German care rules leave gaps for off-books work
August 8, 2018Germany's caregiver shortage has not only led to understaffing at residential facilities for elderly people, but also means that patients are unable to get at-home health care without navigating a sector plagued by "legal gray zones" — such as a lack of standardized contracts covering hours, wages and labor conditions — that discourage on-the-books work.
There are currently about 36,000 vacant posts for nurses, therapists, attendants and other care workers; a full 15,000 of these are for people who specialize in assisting the elderly. Germany's population is rapidly aging, which adds to the urgency: The number of people requiring eldercare services has been forecast to rise from the current 2.86 million to 4.5 million by 2060.
Chancellor Angela Merkel's government is working to address the problem. The Health, Family, and Labor Ministries launched a joint initiative in July to recruit an extra 13,000 workers as soon as possible, and ease working conditions for professional caregivers. But an organization called the German-Polish Centre for Public Law and Environmental Network has called on the government to do more.
"Where are you going to get these skilled workers from?" said Lothar Knopp, the director of the GPPLEN, which was founded in 2009 by Germany's Brandenburg University of Technology and Poland's University of Wroclaw.
Read more: 'Who will look after us?' Germany's ailing care system
New care markets
Though the current plans would staff state facilities, according to Knopp, the government's initiative "offers no breakthrough at all for home care."
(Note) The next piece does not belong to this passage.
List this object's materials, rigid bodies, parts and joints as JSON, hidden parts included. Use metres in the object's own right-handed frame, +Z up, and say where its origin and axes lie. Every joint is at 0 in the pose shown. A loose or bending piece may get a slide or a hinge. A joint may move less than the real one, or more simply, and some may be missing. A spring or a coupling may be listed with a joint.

One significant problem for people looking for such assistance is price, but the German government has so failed to either increase care benefits, or to offer extra tax exemptions for people in need. "Politicians need to finally make financial mechanisms available so that home care can be made affordable," Knopp said.
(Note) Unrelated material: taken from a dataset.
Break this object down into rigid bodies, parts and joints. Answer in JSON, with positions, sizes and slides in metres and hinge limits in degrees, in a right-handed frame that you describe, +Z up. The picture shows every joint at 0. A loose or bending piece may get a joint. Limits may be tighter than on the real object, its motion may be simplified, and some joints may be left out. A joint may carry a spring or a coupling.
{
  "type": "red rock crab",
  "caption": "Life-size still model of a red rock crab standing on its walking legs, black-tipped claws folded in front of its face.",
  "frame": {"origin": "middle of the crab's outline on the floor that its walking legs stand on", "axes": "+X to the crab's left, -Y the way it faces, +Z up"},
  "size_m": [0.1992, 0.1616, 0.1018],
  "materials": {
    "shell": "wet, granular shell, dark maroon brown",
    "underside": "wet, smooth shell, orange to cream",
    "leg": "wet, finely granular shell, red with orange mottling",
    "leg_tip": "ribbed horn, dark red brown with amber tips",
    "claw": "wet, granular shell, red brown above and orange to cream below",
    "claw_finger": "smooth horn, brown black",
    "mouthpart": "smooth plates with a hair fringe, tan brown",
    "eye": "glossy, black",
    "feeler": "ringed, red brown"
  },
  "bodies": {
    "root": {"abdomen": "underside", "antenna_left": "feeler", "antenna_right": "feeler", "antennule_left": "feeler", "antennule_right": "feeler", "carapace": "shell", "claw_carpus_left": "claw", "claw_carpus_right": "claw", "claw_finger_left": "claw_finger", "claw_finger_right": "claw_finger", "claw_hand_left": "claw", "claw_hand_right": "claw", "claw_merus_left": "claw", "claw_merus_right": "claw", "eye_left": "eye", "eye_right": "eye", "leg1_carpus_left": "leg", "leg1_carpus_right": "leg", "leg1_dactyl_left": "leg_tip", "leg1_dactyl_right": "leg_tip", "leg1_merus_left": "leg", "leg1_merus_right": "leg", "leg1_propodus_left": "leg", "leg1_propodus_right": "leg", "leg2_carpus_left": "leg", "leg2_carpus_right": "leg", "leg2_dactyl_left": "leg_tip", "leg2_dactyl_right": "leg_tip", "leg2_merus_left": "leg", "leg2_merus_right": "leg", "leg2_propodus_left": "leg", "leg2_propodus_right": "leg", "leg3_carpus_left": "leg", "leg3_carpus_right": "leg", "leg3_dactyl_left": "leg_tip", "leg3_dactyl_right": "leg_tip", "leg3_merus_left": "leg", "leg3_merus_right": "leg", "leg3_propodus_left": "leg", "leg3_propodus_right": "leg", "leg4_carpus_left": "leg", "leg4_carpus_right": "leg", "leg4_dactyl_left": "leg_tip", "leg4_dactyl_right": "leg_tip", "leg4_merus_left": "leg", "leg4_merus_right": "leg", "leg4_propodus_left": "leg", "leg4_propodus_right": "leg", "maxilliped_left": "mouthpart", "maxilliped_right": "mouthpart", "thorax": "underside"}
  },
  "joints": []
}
At Tuesday's press conference, Promedica Plus CEO Daniel Haberkorn said the home-care model "helps between 250,000 and 300,000 senior citizens to live at home, and it helps many people in Eastern Europe, where they might not find a job, to earn €1,500 ($1700) a month," he said. The average monthly gross salary in Poland is just over €1,000 a month.
Haberkorn went on to acknowledge that that such a system would remove health workers from Poland, but the company's Polish head, Robert Szymczak, claimed that pensions are so low that old people simply can't afford care, and said Poland had no social benefits covering care.
"It's a tradition that you have your grandma or grandpa move in, and you try to integrate your working life with your private life," Szymczak told DW. "We're talking about a shortfall in Germany, but in Poland the issue doesn't even exist at all. There are no debates about it."
A Polish government report published in 2014, however, showed that the country could face a problem similar to Germany's in the next few years: An aging population and a lack of care personnel.
In Germany, the labor shortage was deemed serious enough to warrant a visit by Chancellor Merkel to a care home in the city of Paderborn last month. The care industry has developed a reputation for overwork and low pay, which has made recruitment very difficult.
According to the Federal Statistical Office, full-time carers with three years of training receive an average of €18 per hour gross, while other workers in Germany make about €22 per hour.
A German Health Ministry spokesman told DW that finding "foreign care workers was one of many building blocks in our concept to improve the personnel situation in the care industry and cover the demand for personnel in the long term." He added that the ministry was working with other ministries to accelerate the recognition of foreign qualifications and approve residency permits.
The Labor Ministry reported that it "had its eye on this development in these areas of care work," and warned that the employees are covered by general labor laws that prohibit exploitation through overwork.
Read more: Mafia plundering Germany's care homes
Organized crime
For now, the lack of a legal framework means that the care market remains extremely opaque: Only about 20 of 103 providers were willing to offer information for a GPPLEN survey on the issue.
That, in turn, has left the market open to organized crime. There have been reports in recent years of massive defrauding of health insurers through care scams: In January, internal police reports were leaked that showed that Russian mafia organizations were using care services to drain German state health insurance companies of an estimated €1 billion a year.
"That has especially affected the area of mobile care services," Knopp told DW. "And to counter the rise of the black market, it's so important that we regulate this market."